CHALLENGE: Restate the opening lines of the material below word for word, stopping after the line that contains "return mesh".

..............................

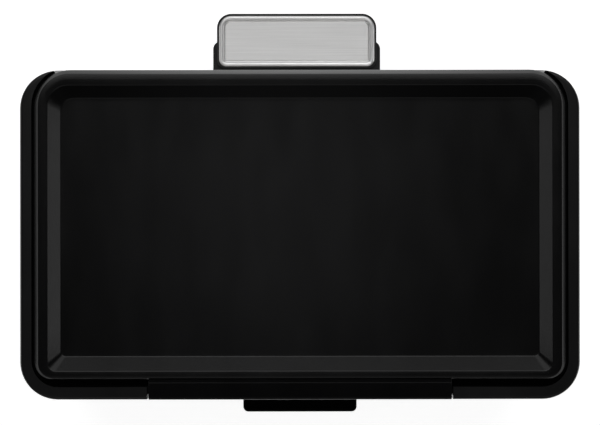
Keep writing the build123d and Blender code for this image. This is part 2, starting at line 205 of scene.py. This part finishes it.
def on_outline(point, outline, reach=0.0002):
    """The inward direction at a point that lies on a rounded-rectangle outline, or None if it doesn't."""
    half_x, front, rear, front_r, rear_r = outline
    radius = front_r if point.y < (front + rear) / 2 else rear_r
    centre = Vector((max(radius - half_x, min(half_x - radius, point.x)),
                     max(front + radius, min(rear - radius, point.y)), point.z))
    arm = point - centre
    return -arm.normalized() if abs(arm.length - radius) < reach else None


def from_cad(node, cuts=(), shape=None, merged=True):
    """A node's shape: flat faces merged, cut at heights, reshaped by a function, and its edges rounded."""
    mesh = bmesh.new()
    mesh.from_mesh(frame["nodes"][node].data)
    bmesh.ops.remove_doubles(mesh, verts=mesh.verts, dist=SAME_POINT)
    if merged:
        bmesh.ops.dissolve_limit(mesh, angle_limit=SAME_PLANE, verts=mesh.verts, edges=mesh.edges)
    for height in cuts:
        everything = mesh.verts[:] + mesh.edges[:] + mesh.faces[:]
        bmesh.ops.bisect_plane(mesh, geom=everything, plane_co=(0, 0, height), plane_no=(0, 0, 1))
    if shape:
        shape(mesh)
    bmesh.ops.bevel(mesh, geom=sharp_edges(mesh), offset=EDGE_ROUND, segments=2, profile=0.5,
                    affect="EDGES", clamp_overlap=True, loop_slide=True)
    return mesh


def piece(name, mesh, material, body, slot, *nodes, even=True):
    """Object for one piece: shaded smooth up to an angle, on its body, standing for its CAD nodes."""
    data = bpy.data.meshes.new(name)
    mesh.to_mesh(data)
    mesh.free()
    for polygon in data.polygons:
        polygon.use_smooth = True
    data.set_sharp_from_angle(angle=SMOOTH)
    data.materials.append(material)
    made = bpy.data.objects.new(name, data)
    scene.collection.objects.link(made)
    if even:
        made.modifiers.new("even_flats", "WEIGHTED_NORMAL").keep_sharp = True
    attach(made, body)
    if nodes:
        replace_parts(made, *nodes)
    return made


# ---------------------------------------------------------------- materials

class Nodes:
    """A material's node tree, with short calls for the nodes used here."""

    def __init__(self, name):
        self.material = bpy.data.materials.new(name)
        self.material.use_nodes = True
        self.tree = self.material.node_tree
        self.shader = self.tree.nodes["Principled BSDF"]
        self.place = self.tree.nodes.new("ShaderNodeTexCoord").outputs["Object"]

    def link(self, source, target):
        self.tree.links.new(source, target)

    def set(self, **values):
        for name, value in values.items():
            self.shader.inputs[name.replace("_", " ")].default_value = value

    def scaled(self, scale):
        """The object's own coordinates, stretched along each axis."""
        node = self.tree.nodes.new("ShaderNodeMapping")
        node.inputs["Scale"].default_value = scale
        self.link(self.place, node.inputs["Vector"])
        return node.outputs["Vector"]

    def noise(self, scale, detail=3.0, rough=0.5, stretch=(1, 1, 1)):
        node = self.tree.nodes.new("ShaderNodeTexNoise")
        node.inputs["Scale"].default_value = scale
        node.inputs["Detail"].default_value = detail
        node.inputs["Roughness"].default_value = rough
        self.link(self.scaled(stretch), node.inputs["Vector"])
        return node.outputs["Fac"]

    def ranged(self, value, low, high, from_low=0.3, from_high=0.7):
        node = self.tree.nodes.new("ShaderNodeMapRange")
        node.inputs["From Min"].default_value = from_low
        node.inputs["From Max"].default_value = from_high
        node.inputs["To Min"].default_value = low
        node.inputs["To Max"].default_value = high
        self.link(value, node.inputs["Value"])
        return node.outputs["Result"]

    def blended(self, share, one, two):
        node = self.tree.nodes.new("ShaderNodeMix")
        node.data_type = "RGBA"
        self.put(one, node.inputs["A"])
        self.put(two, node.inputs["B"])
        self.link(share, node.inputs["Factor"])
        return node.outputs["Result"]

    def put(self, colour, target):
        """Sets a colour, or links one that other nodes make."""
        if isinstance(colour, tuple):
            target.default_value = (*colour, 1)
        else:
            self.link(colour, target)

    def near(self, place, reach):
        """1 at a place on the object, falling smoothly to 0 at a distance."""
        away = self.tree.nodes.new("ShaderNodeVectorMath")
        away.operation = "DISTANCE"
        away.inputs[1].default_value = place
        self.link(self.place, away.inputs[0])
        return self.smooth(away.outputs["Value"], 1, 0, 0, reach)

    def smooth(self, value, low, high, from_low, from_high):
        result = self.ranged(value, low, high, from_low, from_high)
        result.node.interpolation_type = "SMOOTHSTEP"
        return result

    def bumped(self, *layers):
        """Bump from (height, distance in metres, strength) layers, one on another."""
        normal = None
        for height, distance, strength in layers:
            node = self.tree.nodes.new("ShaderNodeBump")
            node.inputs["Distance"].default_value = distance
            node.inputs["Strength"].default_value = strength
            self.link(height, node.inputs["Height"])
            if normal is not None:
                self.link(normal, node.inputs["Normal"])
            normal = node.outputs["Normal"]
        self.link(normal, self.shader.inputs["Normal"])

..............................

PROBLEM SOLUTION:
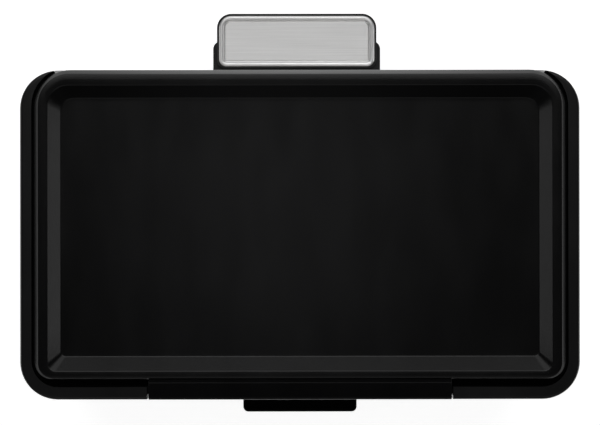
Keep writing the build123d and Blender code for this image. This is part 2, starting at line 205 of scene.py. This part finishes it.
def on_outline(point, outline, reach=0.0002):
    """The inward direction at a point that lies on a rounded-rectangle outline, or None if it doesn't."""
    half_x, front, rear, front_r, rear_r = outline
    radius = front_r if point.y < (front + rear) / 2 else rear_r
    centre = Vector((max(radius - half_x, min(half_x - radius, point.x)),
                     max(front + radius, min(rear - radius, point.y)), point.z))
    arm = point - centre
    return -arm.normalized() if abs(arm.length - radius) < reach else None


def from_cad(node, cuts=(), shape=None, merged=True):
    """A node's shape: flat faces merged, cut at heights, reshaped by a function, and its edges rounded."""
    mesh = bmesh.new()
    mesh.from_mesh(frame["nodes"][node].data)
    bmesh.ops.remove_doubles(mesh, verts=mesh.verts, dist=SAME_POINT)
    if merged:
        bmesh.ops.dissolve_limit(mesh, angle_limit=SAME_PLANE, verts=mesh.verts, edges=mesh.edges)
    for height in cuts:
        everything = mesh.verts[:] + mesh.edges[:] + mesh.faces[:]
        bmesh.ops.bisect_plane(mesh, geom=everything, plane_co=(0, 0, height), plane_no=(0, 0, 1))
    if shape:
        shape(mesh)
    bmesh.ops.bevel(mesh, geom=sharp_edges(mesh), offset=EDGE_ROUND, segments=2, profile=0.5,
                    affect="EDGES", clamp_overlap=True, loop_slide=True)
    return mesh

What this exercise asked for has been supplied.